The pig-headed behaviour of some trade associations is wasting a priceless opportunity to reform the Construction Act to everyone’s advantage

There are times when I am embarrassed to be an official working on behalf of the construction industry – which is an odd thing to say when I’ve been doing it for nearly 30 years. This is such a time.

An opportunity has arisen to improve the act of parliament that governs payment practices and gives a statutory right to adjudication. These opportunities don’t come along very often. Take, for instance, the act of parliament governing the statutory registration of architects. This has been problematic since it first came to be in 1931, but has been amended just twice since then.

The Construction Act, on the other hand, is just 11 years old, but throughout the last decade every part of the industry has both welcomed it and wanted to improve it. Then, in 2004, Gordon Brown announced in the Budget that the act would be reviewed.

Three years later and we have a final consultation paper on the proposed reforms, accompanied by a clear commitment to try to find the parliamentary time to make the changes. The hard work and dedication of a couple of civil servants has been repaid by the genuine support of Margaret Hodge, their minister, but she has now moved on. If the legislation is drafted well – which is a big “if” – the proposals will answer three of the worst problems with adjudication: firms will not be able to avoid it by augmenting the contract orally, or by declaring that interim decisions are final, and they will not be able to write into contracts that the referring party has to pay all the costs of adjudication irrespective of the outcome. Eradicating these three abuses alone is worth all the effort.

There is still little agreement in the industry about the proposals to reform the payment processes, but in steering a careful line between the excessive demands of the trade associations, the proposals look to be an improvement on what we now have.

If the industry doesn’t squarely support the proposals for reform outlined in the consultation then it won’t happen

This brings me to my embarrassment. There is a brief window of opportunity to make these improvements, and a very slight chance that it might happen. The civil servants are committed to change, and they appear to have their own lawyers on side with what they are proposing. And they have had a strong ministerial steer.
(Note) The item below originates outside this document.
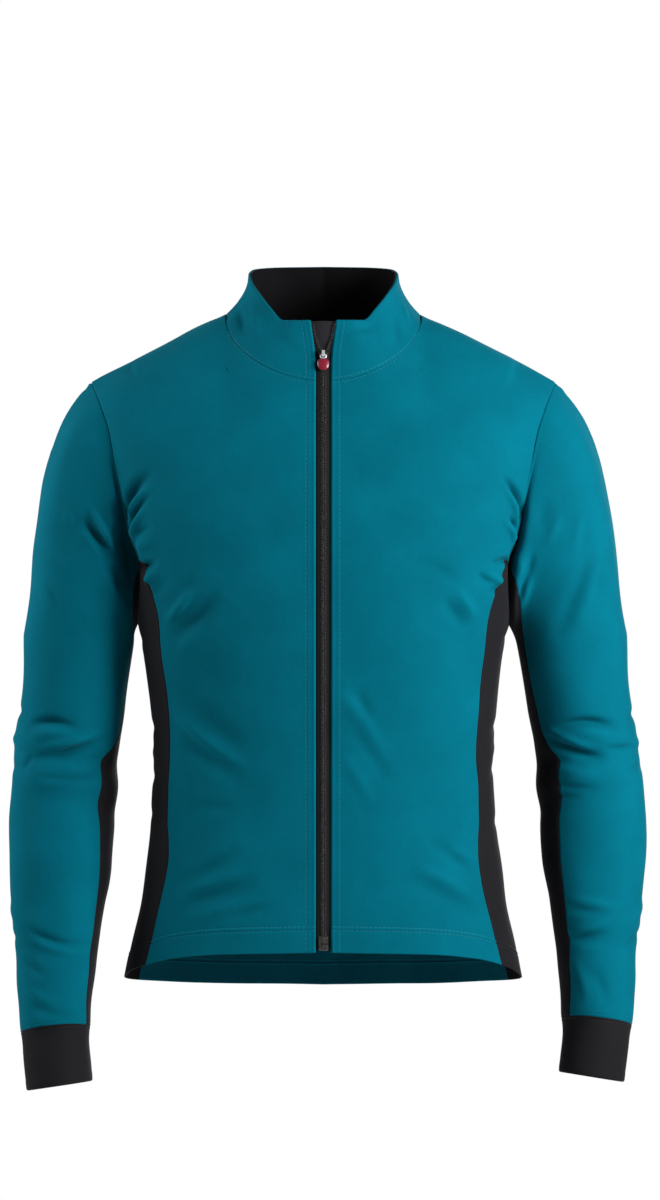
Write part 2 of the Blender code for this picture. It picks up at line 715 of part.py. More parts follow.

They also have a duty to consult, and this is where it’s all likely to go wrong. The sectors of the industry that most want this reform are not satisfied with how far it goes, even though it will be better than what we have now. Despite the fact that ministers would have to agree the actual legislative intent long before the Queen’s Speech in November – and the deadline for this consultation doesn’t end until mid-September – they still feel that they can load back into the package all the things that have been taken out.

But they were taken out for a reason. If the industry doesn’t squarely support the proposals outlined in the consultation, then they won’t happen. What minister in their right mind would take a punt at carrying legislation to intervene in the way business is done in an industry when that industry can’t agree on the intervention? And how long before the next opportunity comes along?

Some trade association officials don’t seem to understand the practical realities of parliamentary procedure. They seem to think that if they keep shouting loud enough, they’ll get what they want. What they will succeed in doing is killing off this once-in-a-blue-moon chance, and deny their members the benefits of the reforms we can all agree on.

At the end of one of my favourite films, Now Voyager, Bette Davis says to Paul Henreid, “Why wish for the stars, when we can have the moon”. It’s a motto that some trade bodies would do well to bear in mind.